OSULP includes the Valley Library in Corvallis, routinely selected by students as the Best Place to Study on Campus, and the Guin Library, the intellectual heart of the Hatfield Marine Science Center campus in Newport. The Special Collections and Archives Research Center houses rare and unique materials, including notable collections in the history of science and technology, cultural and ethnic groups in Oregon, Northwest hops and brewing, natural resources and university history. And our award winning University Press has been publishing exceptional books about the Pacific Northwest since 1961.

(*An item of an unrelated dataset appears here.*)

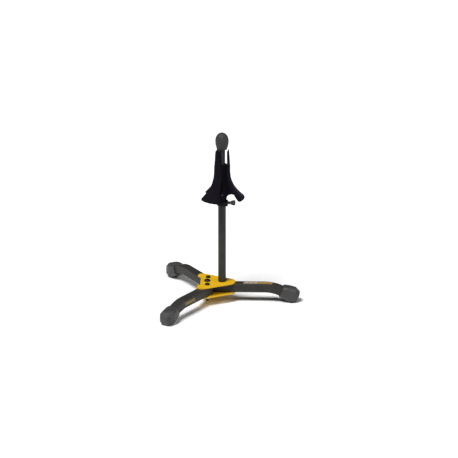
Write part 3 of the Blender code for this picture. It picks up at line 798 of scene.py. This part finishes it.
def make_post():
    bore = POST_RADIUS - 1.2 * MM
    edge = 0.5 * MM
    profile = [
        (bore, POST_TOP), (POST_RADIUS - edge, POST_TOP), (POST_RADIUS, POST_TOP - edge),
        (POST_RADIUS, POST_LOW + edge), (POST_RADIUS - edge, POST_LOW), (bore, POST_LOW)]
    post = on_post(lathe("post_tube", profile, CHARCOAL, 96, closed=True))
    dress(post, "base", "charcoal_paint", "post")


def make_collar():
    """The ring with its square boss, rounded as a moulding is."""
    low, high = (Vector(corner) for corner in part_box("clamp_collar"))
    radius = (high.y - low.y) / 2
    reach = high.x - POST_AXIS[0]
    edge = 0.9 * MM
    rim = [(radius - edge, high.z), *[
        (radius - edge + edge * math.sin(math.radians(a)), high.z - edge + edge * math.cos(math.radians(a)))
        for a in (30, 60, 90)]]
    foot = [(r, low.z + high.z - z) for r, z in reversed(rim)]
    collar = lathe("clamp_collar_moulding", [(0, high.z), *rim, *foot, (0, low.z)], DARK_PLASTIC, 96)
    square = [(3.4 * MM, -9.4 * MM), (reach, -9.4 * MM), (reach, 9.4 * MM), (3.4 * MM, 9.4 * MM)]
    boss = prism("boss", square, low.z, high.z - 0.15 * MM, DARK_PLASTIC)
    soften(boss, 1.3 * MM, 4)
    apply_modifiers(boss)
    combine(collar, boss, "UNION")
    bore = lathe("bore", [
        (0, high.z + MM), (POST_RADIUS + 0.15 * MM, high.z + MM), (POST_RADIUS + 0.15 * MM, low.z - MM),
        (0, low.z - MM)], DARK_PLASTIC, 96)
    combine(collar, bore, "DIFFERENCE")
    screw_z = JOINTS["thumb_screw_turn"]["pos_m"][2]
    seat = lathe("seat", [(0, 0.03), (3.7 * MM, 0.03), (3.7 * MM, 0.0), (0, 0.0)], DARK_PLASTIC, 48)
    seat.data.transform(Matrix.Translation((0, 0, screw_z)) @ Matrix.Rotation(math.pi / 2, 4, "Y"))
    combine(collar, seat, "DIFFERENCE")
    on_post(collar)
    dress(collar, "base", "dark_plastic", "clamp_collar")


def make_thumb_screw():
    """A threaded shank with a flange and a ribbed, fan-shaped grip."""
    low, high = (Vector(corner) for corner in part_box("thumb_screw"))
    screw_z = JOINTS["thumb_screw_turn"]["pos_m"][2]
    tip = low.x - POST_AXIS[0]
    end = high.x - POST_AXIS[0]
    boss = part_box("clamp_collar")[1][0] - POST_AXIS[0]
    shank = 2.45 * MM
    thread = [(r, -z) for r, z in thread_profile(shank, -tip - 0.5 * MM, -(boss + 1.0 * MM))]
    grip_start = end - 9.6 * MM
    profile = [
        (0, grip_start + 3 * MM), (1.6 * MM, grip_start + 3 * MM), (2.4 * MM, grip_start + 0.6 * MM),
        (2.5 * MM, boss + 3.2 * MM), (3.6 * MM, boss + 2.5 * MM), (3.8 * MM, boss + 2.2 * MM),
        (3.8 * MM, boss + 1.5 * MM), (3.5 * MM, boss + 1.2 * MM), (shank, boss + 1.1 * MM),
        *reversed(thread), (shank - 0.6 * MM, tip), (0, tip)]
    screw = lathe("thumb_screw_moulding", profile, GRIP_PLASTIC, 64)
    half_end = 5.15 * MM
    tip_arc = arc((end - 9 * MM, 0), 9 * MM, -25, 25, 12)
    fan = [
        (grip_start, -2.4 * MM), (grip_start + 1.6 * MM, -3.9 * MM), (end - 2 * MM, -half_end),
        *[(x, y * half_end / (9 * MM * math.sin(math.radians(25))) * 0.92) for x, y in tip_arc],
        (end - 2 * MM, half_end), (grip_start + 1.6 * MM, 3.9 * MM), (grip_start, 2.4 * MM)]
    grip = prism("grip", fan, -2.1 * MM, 2.1 * MM, GRIP_PLASTIC, 0.9 * MM, 4)
    for side in (-1, 1):
        for i in range(4):
            groove_x = end - (2.0 + 1.35 * i) * MM
            groove = prism("groove", [
                (groove_x - 0.3 * MM, -3.2 * MM), (groove_x + 0.3 * MM, -3.2 * MM),
                (groove_x + 0.3 * MM, 3.2 * MM), (groove_x - 0.3 * MM, 3.2 * MM)],
                1.75 * MM, 2.6 * MM, GRIP_PLASTIC)
            if side < 0:
                groove.data.transform(Matrix.Rotation(math.pi, 4, "X"))
            combine(grip, groove, "DIFFERENCE")
    grip.data.transform(Matrix.Rotation(math.pi / 2, 4, "X"))
    screw.data.transform(Matrix.Rotation(math.pi / 2, 4, "Y"))
    combine(screw, grip, "UNION")
    screw.location = (*POST_AXIS, screw_z)
    dress(screw, "thumb_screw", "dark_plastic", "thumb_screw")


# ---------------------------------------------------------------- peg

PETAL_PROFILE = (                 # outer radius and height in mm, and half angle, from the tip to the foot
    (13.4, 306.5, 31), (14.0, 299, 33), (14.7, 289, 33), (15.2, 281, 33), (15.4, 278, 34),
    (15.6, 275.5, 37), (15.8, 272, 40), (15.8, 264, 40), (16.2, 257, 40), (17.0, 251, 39),
    (18.8, 245, 36), (21.1, 239, 32), (24.2, 233, 31), (28.6, 226.8, 31), (33.8, 220.7, 32),
    (39.6, 214.8, 32), (42.6, 212.0, 33), (44.2, 210.6, 33),
)
PETAL_NODES = ("petal_right", "petal_front", "petal_rear")
PETAL_THICKNESS = 3.0 * MM
TIP_THINNING = 1.5 * MM
THINNING_LOW, THINNING_RISE = 279 * MM, 26 * MM
FOOT_ROUND, TIP_ROUND = 7.0 * MM, 3.0 * MM
WEB_THICKNESS = 3.0 * MM
HUB_RADIUS = 10.0 * MM
HUB_FOOT_RADIUS = 8.7 * MM
HUB_TAPER_TOP = 214 * MM


def smooth_path(points, count):
    """Evenly spaced points along a Catmull-Rom curve through the given ones, each with its tangent."""
    points = [Vector(p) for p in points]
    ends = [points[0] * 2 - points[1], *points, points[-1] * 2 - points[-2]]
    dense = []
    for a, b, c, d in zip(ends, ends[1:], ends[2:], ends[3:]):
        for i in range(24):
            t = i / 24
            dense.append(0.5 * (
                2 * b + (c - a) * t + (2 * a - 5 * b + 4 * c - d) * t * t + (3 * b - a - 3 * c + d) * t ** 3))
    dense.append(points[-1])
    lengths = [0.0]
    for a, b in zip(dense, dense[1:]):
        lengths.append(lengths[-1] + (b - a).length)
    total = lengths[-1]
    path = []
    j = 0
    for i in range(count + 1):
        want = total * i / count
        while j < len(lengths) - 2 and lengths[j + 1] < want:
            j += 1
        share = (want - lengths[j]) / max(lengths[j + 1] - lengths[j], 1e-9)
        path.append((dense[j].lerp(dense[j + 1], share), (dense[j + 1] - dense[j]).normalized(), want))
    return path, total


def petal_half_angle(height):
    """Half of the angle that a petal covers at a height, in radians."""
    for (_, high, deg_high), (_, low, deg_low) in zip(PETAL_PROFILE, PETAL_PROFILE[1:]):
        if height >= low * MM:
            share = max(0.0, (high * MM - height) / ((high - low) * MM))
            return math.radians(deg_high + share * (deg_low - deg_high))
    return math.radians(PETAL_PROFILE[-1][2])


def petal_shell(bm):
    """The petal's blade: a rounded leaf wrapped on a bell, thinner at the finger's tip."""
    path, total = smooth_path([(r * MM, z * MM) for r, z, _ in PETAL_PROFILE], 110)
    columns = 36
    outer, inner = [], []
    for point, tangent, along in path:
        radius, height = point
        half_width = radius * petal_half_angle(height)
        from_foot, from_tip = total - along, along
        for distance, rounding in ((from_foot, FOOT_ROUND), (from_tip, TIP_ROUND)):
            if distance < rounding:
                half_width -= rounding - math.sqrt(max(rounding ** 2 - (rounding - distance) ** 2, 0.0))
        half_width = max(half_width, 0.3 * MM)
        thinning = max(0.0, min(1.0, (height - THINNING_LOW) / THINNING_RISE))
        full = PETAL_THICKNESS - TIP_THINNING * thinning
        normal = Vector((-tangent.y, tangent.x))
        if normal.x < 0:
            normal = -normal
        outer_row, inner_row = [], []
        for i in range(columns + 1):
            share = math.sin(math.pi * (i / columns - 0.5))
            angle = share * half_width / radius
            edge = min((1 - abs(share)) * half_width, from_foot, from_tip)
            swell = math.sqrt(max(0.0, 1 - (1 - min(edge / (full * 0.5), 1.0)) ** 2))
            for row, depth in ((outer_row, full * 0.5 * (1 - swell)), (inner_row, full * 0.5 * (1 + swell))):
                r = radius - normal.x * depth
                z = height - normal.y * depth
                row.append(bm.verts.new((r * math.cos(angle), r * math.sin(angle), z)))
        outer.append(outer_row)
        inner.append(inner_row)
    for rows in (outer, inner):
        for first, second in zip(rows, rows[1:]):
            for i in range(columns):
                bm.faces.new((first[i], first[i + 1], second[i + 1], second[i]))
    for first, second in zip(range(len(outer) - 1), range(1, len(outer))):
        for i in (0, columns):
            bm.faces.new((outer[first][i], outer[second][i], inner[second][i], inner[first][i]))
    for end in (0, -1):
        for i in range(columns):
            bm.faces.new((outer[end][i], outer[end][i + 1], inner[end][i + 1], inner[end][i]))


def web_outline():
    """A petal's web, in (radius, height): up the hub, down inside the petal, and an arch below."""
    down_petal = [
        ((radius - 1.6) * MM, height * MM) for radius, height, _ in PETAL_PROFILE if 214 < height < 276]
    arch = arc((19 * MM, 206 * MM), 11 * MM, 42, 138, 16)
    return [*down_petal, *arch, (HUB_RADIUS - MM, 210.5 * MM), (HUB_RADIUS - MM, 270 * MM)]


def make_petal_mesh():
    """One petal as a soft velvet form: blade and web fused, smoothed, and roughened by its pile."""
    bm = bmesh.new()
    petal_shell(bm)
    bmesh.ops.remove_doubles(bm, verts=bm.verts, dist=0.02 * MM)
    petal = finish_mesh(bm, "petal_form", VELVET, 180)
    web = prism("web", web_outline(), -WEB_THICKNESS / 2, WEB_THICKNESS / 2, VELVET)
    web.data.transform(Matrix.Rotation(math.pi / 2, 4, "X"))
    combine(petal, web, "UNION")
    remesh = petal.modifiers.new("fuse", "REMESH")
    remesh.mode = "VOXEL"
    remesh.voxel_size = 0.55 * MM
    remesh.use_smooth_shade = True
    smooth = petal.modifiers.new("soft", "SMOOTH")
    smooth.factor = 0.5
    smooth.iterations = 5
    apply_modifiers(petal, 180)
    for vertex in petal.data.vertices:
        fuzz = noise.noise(vertex.co * 900) * 0.10 + noise.noise(vertex.co * 260) * 0.12
        vertex.co += vertex.normal * fuzz * MM
    petal.data.materials.clear()
    petal.data.materials.append(VELVET)
    return petal


def petal_angle(node):
    """Which way a petal points from the post, from the middle of its foot."""
    low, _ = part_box(node)
    mesh = frame["nodes"][node].data
    feet = [v.co.xy for v in mesh.vertices if v.co.z < low[2] + 8 * MM]
    centre = sum(feet, Vector((0, 0))) / len(feet) - Vector(POST_AXIS)
    return math.atan2(centre.y, centre.x)


def make_petals():
    form = make_petal_mesh()
    for node in PETAL_NODES:
        petal = bpy.data.objects.new(node + "_velvet", form.data.copy())
        bpy.context.scene.collection.objects.link(petal)
        petal.matrix_world = (
            Matrix.Translation((*POST_AXIS, 0)) @ Matrix.Rotation(petal_angle(node), 4, "Z"))
        dress(petal, "base", "velvet", node)
    bpy.data.objects.remove(form, do_unlink=True)


def make_hub():
    """The hub's velvet sleeve, with its rolled rim round the rod."""
    low, high = (Vector(corner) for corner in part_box("peg_hub"))
    bore = ROD_RADIUS + 0.25 * MM
    rim = [(HUB_RADIUS - 1.6 * MM + 1.6 * MM * math.sin(math.radians(a)),
            high.z - 1.6 * MM + 1.6 * MM * math.cos(math.radians(a))) for a in range(0, 91, 15)]
    side = [(HUB_RADIUS, high.z - 2 * MM - i * 2 * MM) for i in range(28)]
    foot = HUB_FOOT_RADIUS
    taper = [
        (HUB_RADIUS - (HUB_RADIUS - foot) * (0.5 - 0.5 * math.cos(math.pi * i / 6)),
         HUB_TAPER_TOP - i * 1.4 * MM)
        for i in range(7)]
    wide_bore = POST_RADIUS + 0.2 * MM
    step = POST_TOP + 0.3 * MM
    profile = [
        (bore, high.z - 0.8 * MM), (bore + 0.8 * MM, high.z), *rim, *side, *taper, (foot, low.z + 0.4 * MM),
        (foot - 0.4 * MM, low.z), (wide_bore, low.z), (wide_bore, step), (bore, step)]

    def pile(angle, height):
        around = Vector((math.cos(angle), math.sin(angle), 0)) * HUB_RADIUS + Vector((0, 0, height))
        return noise.noise(around * 700) * 0.08 * MM

    hub = on_post(lathe("peg_hub_velvet", profile, VELVET, 120, closed=True, bend=pile, sharp_deg=60))
    dress(hub, "base", "velvet", "peg_hub")


# ---------------------------------------------------------------- head

def make_head():
    low, high = (Vector(corner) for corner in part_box("head_rod"))
    radius = (high.x - low.x) / 2
    edge = 0.5 * MM
    bore = radius - 1.2 * MM
    rod = on_post(lathe("head_rod_tube", [
        (bore, high.z), (radius - edge, high.z), (radius, high.z - edge), (radius, low.z + edge),
        (radius - edge, low.z), (bore, low.z)], ROD_GREY, 96, closed=True))
    dress(rod, "head", "rod_paint", "head_rod")

    low, high = (Vector(corner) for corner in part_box("rubber_head"))
    knots = (
        (0, 340), (4.2, 339.1), (8.2, 336.2), (11.0, 332.2), (12.5, 327.6), (12.8, 323),
        (12.5, 318.5), (11.6, 313.8), (10.5, 309.8), (9.6, 307.6))
    path, _ = smooth_path([(r * MM, z * MM) for r, z in knots], 60)
    skin = [(max(point.x, 0.0), min(point.y, high.z)) for point, _, _ in path]
    lip = [(9.2 * MM, low.z + 0.25 * MM), (8.6 * MM, low.z), (radius + 0.5 * MM, low.z),
           (radius + 0.2 * MM, low.z + 0.4 * MM), (radius + 0.2 * MM, low.z + 17 * MM), (0, low.z + 17 * MM)]

    def seam(angle, height):
        """A faint mould seam down two opposite sides."""
        off = abs(math.sin(angle - 0.9))
        return 0.12 * MM * max(0.0, 1 - off / 0.03) if height > low.z + MM else 0.0

    head = on_post(lathe("rubber_head_moulding", [(0, high.z), *skin[1:], *lip], HEAD_RUBBER, 192, bend=seam))
    dress(head, "head", "head_rubber", "rubber_head")


# ---------------------------------------------------------------- build

make_camera()
make_studio()
make_plates()
make_legs()
make_fasteners()
make_post()
make_collar()
make_thumb_screw()
make_petals()
make_hub()
make_head()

In 2018-2019, the OSU Libraries and Press engaged in an OSULP Community Interviewing Project to collect and preserve institutional knowledge about OSULP by gathering the stories of those who work here.
The Northwest Art Collection is a notable collection of more than 140 pieces of contemporary Northwest artwork that is on permanent display throughout the library, including works by past and current OSU art faculty members.
OSU Libraries and Press engages in multiple efforts that demonstrate our commitment to creating a more sustainable world. For example, The Valley Library collects pizza boxes during exam time for diversion to composting.
OSU Press published Gathering Moss, the first book from best-selling author Robin Wall Kimmerer, in 2003 and it remains our best-selling book. As of 2021, it is in its 17th printing and has been translated into a half dozen different languages.
While visiting the Guin Library at the Hatfield Marine Science Center in Newport, you might hear the sea lions bark from right outside the front door.
The Guin Library once flooded because seagulls threw seashells into the roof’s drainage system.